For players comfortable with cryptocurrency, crash games at crypto casinos sit in a genuinely different category to their counterparts at traditional licensed platforms. The transparency and speed are meaningful advantages. For more on what separates crypto gambling platforms from standard options, the crypto casino section of Reabas covers the key differences in detail.

Common Questions

Can you consistently profit from crash games?

Not in the long run. The house edge ensures that sustained profitability is not achievable through strategy alone. Individual sessions and even short runs of sessions can absolutely end profitably, and some players do well over extended periods, but variance eventually asserts itself around the expected value.

Is Aviator the same as other crash games?

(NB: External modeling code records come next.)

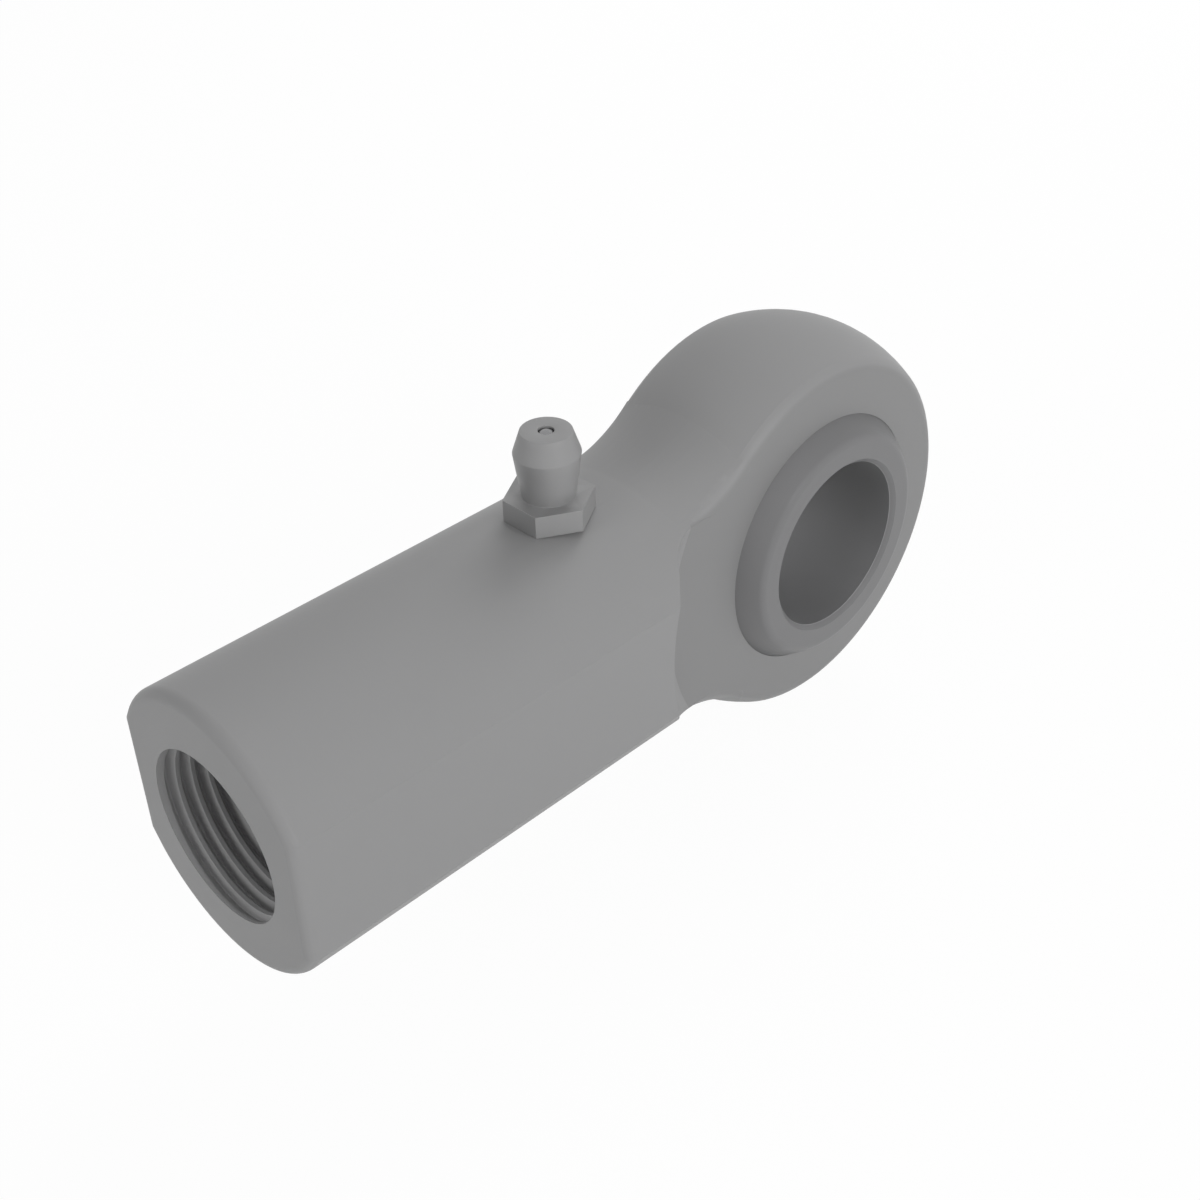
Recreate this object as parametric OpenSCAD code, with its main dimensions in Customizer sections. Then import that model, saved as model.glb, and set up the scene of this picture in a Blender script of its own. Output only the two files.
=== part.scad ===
// Female rod end: a shank bored and tapped for a rod, an eye that holds a swivelling ball, and a grease nipple.
// Origin at the centre of the ball. X runs along the shank to its tapped end, Y along the ball's bore,
// Z up through the grease nipple. Lengths are millimetres.

/* [Ball] */
// Diameter of the ball's spherical outside
ball_d = 33.32; // [32:0.02:34.5]
// Width of the ball between its flat faces
ball_w = 22.225; // [20:0.005:24]
// Diameter of the bore that takes the pin
pin_bore_d = 19.05; // [16:0.01:20]
// Chamfer at each end of the pin bore
pin_bore_chamfer = 0.5; // [0.2:0.05:1]
// Rounding between the ball's sphere and its flat faces
ball_face_round = 1.2; // [0.4:0.1:1.6]
// Radial running clearance between the ball and its seat
seat_clearance = 0.04; // [0.02:0.01:0.1]

/* [Eye] */
// Outside diameter of the eye at its middle
eye_d = 44.4; // [42:0.1:50]
// Width of the eye between its faces
eye_w = 17.45; // [14:0.05:19]
// Radius of the eye's crown, seen in a section along the bore
crown_r = 16.8; // [15:0.1:24]
// Rounding of the eye's outer edges
eye_edge_r = 1.78; // [0.8:0.02:2.2]
// Width of the grease groove turned inside the seat
groove_w = 2.6; // [1.5:0.1:4]
// Depth of the grease groove
groove_depth = 0.9; // [0.4:0.1:1.5]

/* [Shank] */
// Distance from the ball's centre to the end of the shank
shank_end = 73.025; // [62:0.005:95]
// Diameter of the round shank
shank_d = 28.65; // [27:0.05:32]
// Width across the two wrench flats
flats_w = 23.95; // [22:0.05:26]
// Rounding of the shank's end, round the arcs and along the flats
end_edge_r = 1.15; // [0.5:0.05:2]
// Radius of the blend that flares the shank into the eye
neck_r = 20; // [14:0.5:26]
// Distance from the bore's axis at which the eye's side recess ends on the flats
recess_r = 27; // [25:0.1:30]
// Radius in the corner of that recess
recess_corner_r = 3.175; // [1:0.005:4]

/* [Tapped bore] */
// Diameter of the tapping bore, which is the thread's minor diameter
tap_bore_d = 17.4625; // [14:0.0005:19]
// Depth of the tapping bore to its shoulder
tap_bore_depth = 31.75; // [20:0.05:34]
// Included angle of the drill points
drill_point = 118; // [90:1:140]

/* [Grease nipple] */
// Distance of the nipple from the ball's centre along the shank
nipple_x = 31.75; // [30.5:0.05:33]
// Depth of the spot face that the nipple seats on
spot_depth = 0.15; // [0.1:0.05:0.5]
// Diameter of the tapped hole for the nipple
nipple_hole_d = 5.5; // [5:0.1:6]
// Depth of that hole below the spot face
nipple_hole_depth = 15.2; // [12:0.1:17]
// Radial play of the nipple's stem in its hole
stem_play = 0.02; // [0.01:0.01:0.1]
// Length of the nipple's stem
stem_len = 5.1; // [4:0.1:7]
// Width across the flats of the nipple's hexagon
hex_w = 7.94; // [7:0.02:9]
// Height of the hexagon
hex_h = 2.35; // [1.8:0.05:3]
// Diameter of the waist where it leaves the hexagon
waist_d = 5.34; // [5:0.02:6]
// Largest diameter of the coupling head
head_d = 6.6; // [6.2:0.05:7]
// Diameter of the head's flat top
top_d = 5.06; // [4.6:0.02:5.6]
// Height of the head's largest diameter above the seat
head_z = 6.95; // [6:0.05:8]
// Height of the head's flat top above the seat
top_z = 9.25; // [8.5:0.05:10.5]
// Diameter of the drilled chamber inside the nipple
chamber_d = 3; // [2.7:0.1:3.4]
// Diameter of the inlet in the flat top
inlet_d = 1.6; // [1.4:0.05:2.1]
// Length of the inlet
inlet_len = 0.3; // [0.2:0.05:1]
// Diameter of the hole through the lip that holds the spring
lip_d = 1.8; // [1.4:0.1:2]
// Thickness of that lip
lip_t = 0.6; // [0.4:0.1:1]

/* [Check valve] */
// Diameter of the check ball
check_d = 2.38; // [2.2:0.02:2.6]
// Mean diameter of the spring's coils
coil_d = 1.8; // [1.6:0.05:2]
// Diameter of the spring's wire
wire_d = 0.3; // [0.2:0.02:0.4]
// Number of turns in the spring
turns = 8; // [5:1:10]
// Clearance left between pieces that touch only lightly
light_gap = 0.02; // [0.01:0.01:0.05]

/* [Grease duct] */
// Diameter of the duct from the nipple's hole to the seat
duct_d = 2.5; // [2:0.1:3]
// Angle between the duct and the shank, seen from above
duct_angle = 15; // [12:1:18]

/* [Hidden] */
$fn = 128;

// Eye: the crown's centre, and the centre of the circle that rounds its outer edge
half_w = eye_w / 2;
crown_c = eye_d / 2 - crown_r;
edge_y = half_w - eye_edge_r;
edge_x = crown_c + sqrt(pow(crown_r - eye_edge_r, 2) - pow(edge_y, 2));
edge_angle = atan2(edge_y, edge_x - crown_c);

// Ball and seat
ball_r = ball_d / 2;
seat_r = ball_r + seat_clearance;
face_c_y = ball_w / 2 - ball_face_round;
face_c_r = sqrt(pow(ball_r - ball_face_round, 2) - pow(face_c_y, 2));

// Neck: a ball of radius neck_r rolls in the corner between shank and eye. Its centre passes
// through (roll_x0, roll_z0) in the middle plane and (roll_x1, roll_z1) beside the eye's face.
// That path is an arc to within a few hundredths, so the blend is one torus, tilted a little.
shank_r = shank_d / 2;
roll_z0 = shank_r + neck_r;
roll_x0 = sqrt(pow(eye_d / 2 + neck_r, 2) - pow(roll_z0, 2));
side_angle = asin(half_w / shank_r);
roll_y1 = roll_z0 * sin(side_angle);
roll_z1 = roll_z0 * cos(side_angle);
roll_d1 = crown_c + sqrt(pow(crown_r + neck_r, 2) - pow(roll_y1, 2));
roll_x1 = sqrt(pow(roll_d1, 2) - pow(roll_z1, 2));
roll_tilt = atan2(roll_x0 - roll_x1, roll_z0 - roll_z1);
roll_drop = norm([roll_x0 - roll_x1, roll_z0 - roll_z1]);
roll_major = (pow(roll_y1, 2) + pow(roll_drop, 2)) / (2 * roll_drop);
bite = 0.03;

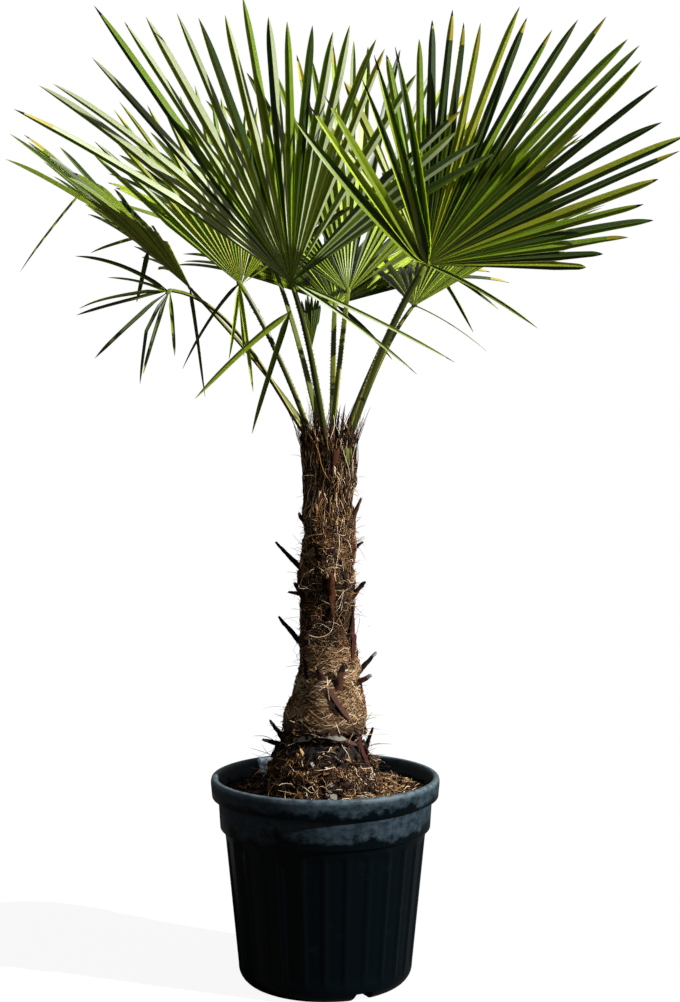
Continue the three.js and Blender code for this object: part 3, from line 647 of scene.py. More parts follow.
def trunk_radius(z, bearing):
    """The source's radius: profile + SHEATH_STEP (place within the sheath - 1/2) + lumps in 3 and 5
    waves."""
    share = (z - TRUNK_FOOT) / (TRUNK_TOP - TRUNK_FOOT)
    lumps = np.sin(bearing * 3 + z / 47) + np.sin(bearing * 5 - z / 31) * 0.6
    return profile(z, 1) + SHEATH_STEP * ((share * SHEATH_RINGS) % 1 - 0.5) + TRUNK_LUMPS * lumps


def fine_radius(z, bearing):
    """The source's radius with its relief: torn sheath edges that lie over each other, crossed ridges of
    fibre (1 - |2 noise - 1| along two slants), upright ridges above, and clods of loose root below."""
    turn = bearing / TAU
    front = 0.5 - 0.5 * np.cos(bearing - math.radians(95))
    edge = LIP + 9 * noise(turn * 18, 0.3, 11, 18) - 14 * (noise(turn * 5, 0.5, 12, 5) - 0.5)
    lip = LIP_PROUD * ease(edge - 2, edge + 6, z) * ease(edge + 60, edge + 20, z)
    lip = lip - LIP_UNDERCUT * ease(edge - 42, edge - 16, z) * ease(edge + 1, edge - 5, z)
    second = LAP + 18 * (noise(turn * 6, 0.7, 13, 6) - 0.5) - 14 * np.cos(bearing - math.radians(-130))
    lap = LAP_PROUD * ease(second + 4, second - 6, z) * ease(second - 60, second - 10, z)
    upright = ease(*UPRIGHT, z)
    slant_a = noise(turn * 60 + z / 16, turn * 90 - z / 3.4, 14, 60, 90)
    slant_b = noise(turn * 60 - z / 16, turn * 90 + z / 3.4, 15, 60, 90)
    crossed = (1 - np.abs(2 * slant_a - 1)) + (1 - np.abs(2 * slant_b - 1))
    straight = noise(turn * 110, z / 60, 16, 110)
    roots = ease(*ROOTS, z)
    clods = noise(turn * 34, z / 9, 17, 34) + 0.6 * noise(turn * 80, z / 4.5, 18, 80)
    rough = (1 - upright) * (1 - roots) * 1.7 * crossed + upright * 4.2 * straight
    rough = rough + roots * 10 * (clods - 0.45)
    dents = 4 * (noise(turn * 14, z / 30, 19, 14) - 0.5) + 9 * (noise(turn * 6, z / 38, 20, 6) - 0.5)
    return trunk_radius(z, bearing) - 3 + (lip * (0.35 + 0.65 * front)) + lap + rough + dents


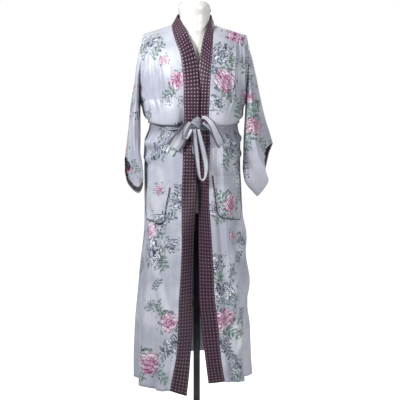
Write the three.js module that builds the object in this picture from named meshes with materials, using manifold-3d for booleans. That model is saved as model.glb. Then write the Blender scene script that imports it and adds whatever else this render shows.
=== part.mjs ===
// A kimono robe worn open on a limbless dress form with its stand.
// Millimetres, +Z up. The front faces -Y. The origin is on the floor under the pole.
// Right and left are the wearer's: the right side of the robe is at -X.
import * as THREE from "three";
import { mergeVertices } from "three/addons/utils/BufferGeometryUtils.js";
import Module from "manifold-3d";

// ---- driving dimensions -------------------------------------------------------------
const clothWall = 2; // thickness of one cloth wall
const seamGap = 0.32; // clear distance between two pieces at a seam
const armholeDrop = 300; // cloth length from the shoulder seam to the underarm
const beltDrop = 392; // cloth length from the shoulder seam to the middle of the belt
const hemDrop = 1315; // cloth length from the shoulder seam to the hem
const lapRoom = 1.4; // between the sleeve's first ring and the edge of the armhole
const neckDrop = -112; // the band's parameter at the centre back of the neck
const poleRadius = 12.3;
const poleTop = 846;
const holeRadius = 3;
const holeDepth = 9;
const holeHeights = [765, 659, 552];
const socketRadius = 26;
const socketBottom = 775;
const socketTop = 847.5;
const baseRadius = 190;
const baseThickness = 12;
const hubRadius = 30;
const hubHeight = 40;
const boreFloor = 8;
const slip = 0.5; // radial room between the pole and what it passes through

// ---- tables: one row for each section -------------------------------------------------
// The front edge is where the panel meets the band; the side is the armhole, then the side seam.
// "turn" is the angle in degrees through which the cloth turns between the two.
const panelColumns = ["drop", "edgeX", "edgeY", "edgeZ", "sideX", "sideY", "sideZ", "turn"];
const frontRightSections = rows(panelColumns, [
  [0, -86, 0, 1499, -184, 0, 1468, 1],
  [55, -80, -45, 1471, -188, -25, 1439, 34],
  [105, -68, -78, 1435, -191, -40, 1402, 50],
  [145, -56, -98, 1405, -194, -47, 1370, 60],
  [195, -47, -116, 1358, -197, -47, 1324, 68],
  [240, -43, -126, 1314, -199, -36, 1284, 78],
  [300, -42, -132, 1255, -198, 0, 1232, 90],
  [335, -41, -132, 1222, -170, 0, 1212, 90],
  [370, -41, -130, 1190, -155, 0, 1190, 90],
  [418, -41, -130, 1142, -155, 0, 1142, 90],
  [455, -44, -140, 1105, -170, 0, 1105, 90],
  [535, -46, -152, 1023, -175, 0, 1022, 90],
  [650, -50, -165, 907, -184, 0, 904, 90],
  [780, -50, -178, 778, -190, 0, 774, 90],
  [915, -54, -188, 644, -207, 0, 639, 90],
  [1000, -60, -195, 556, -215, 0, 551, 90],
  [1100, -63, -202, 458, -225, 0, 451, 90],
  [1185, -68, -210, 374, -229, 0, 366, 90],
  [1250, -80, -220, 308, -231, 0, 298, 90],
  [1315, -92, -225, 245, -231, 0, 230, 90],
]);
const frontLeftSections = rows(panelColumns, [
  [0, 64, 0, 1499, 174, 0, 1464, 1],
  [55, 58, -50, 1465, 177, -25, 1436, 34],
  [105, 56, -84, 1426, 179, -40, 1401, 50],
  [145, 54, -103, 1390, 179, -47, 1370, 60],
  [195, 50, -118, 1350, 178, -47, 1326, 68],
  [240, 48, -127, 1308, 176, -36, 1287, 78],
  [300, 45, -132, 1255, 174, 0, 1235, 90],
  [335, 44, -132, 1222, 152, 0, 1214, 90],
  [370, 43, -130, 1190, 140, 0, 1190, 90],
  [418, 44, -130, 1142, 140, 0, 1142, 90],
  [455, 46, -139, 1105, 150, 0, 1105, 90],
  [535, 44, -151, 1027, 156, 0, 1024, 90],
  [650, 44, -161, 913, 162, 0, 908, 90],
  [780, 52, -173, 787, 170, 0, 778, 90],
  [915, 60, -186, 650, 182, 0, 639, 90],
  [1000, 64, -191, 565, 182, 0, 551, 90],
  [1100, 76, -198, 468, 190, 0, 452, 90],
  [1185, 83, -205, 385, 193, 0, 367, 90],
  [1250, 90, -212, 328, 195, 0, 304, 90],
  [1315, 99, -215, 275, 198, 0, 241, 90],
]);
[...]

The core mechanic is the same: place a bet, watch a multiplier rise, cash out before the crash. Aviator uses a provably fair system based on cryptographic seeds. Other crash titles such as JetX, Spaceman, and Cash or Crash Live use the same fundamental structure with different themes and occasionally different RTP figures. Always check the RTP of the specific title you are playing.

How large a bankroll do you need for crash games?

A useful minimum is 100 times your intended stake per round. At £0.50 per round, a £50 session bankroll gives you enough rounds to experience meaningful variance without running out before the session naturally concludes. For higher variance strategies targeting large multipliers, 200 units or more is a more appropriate buffer.

What is the best multiplier target for beginners?

2x is the most practical starting point. It offers roughly even odds, produces a clear win or loss result each round, and is easy to track. Once comfortable with the game rhythm and bankroll management, moving to the dual bet structure gives you more exposure to higher multipliers without abandoning the discipline of the lower cashout.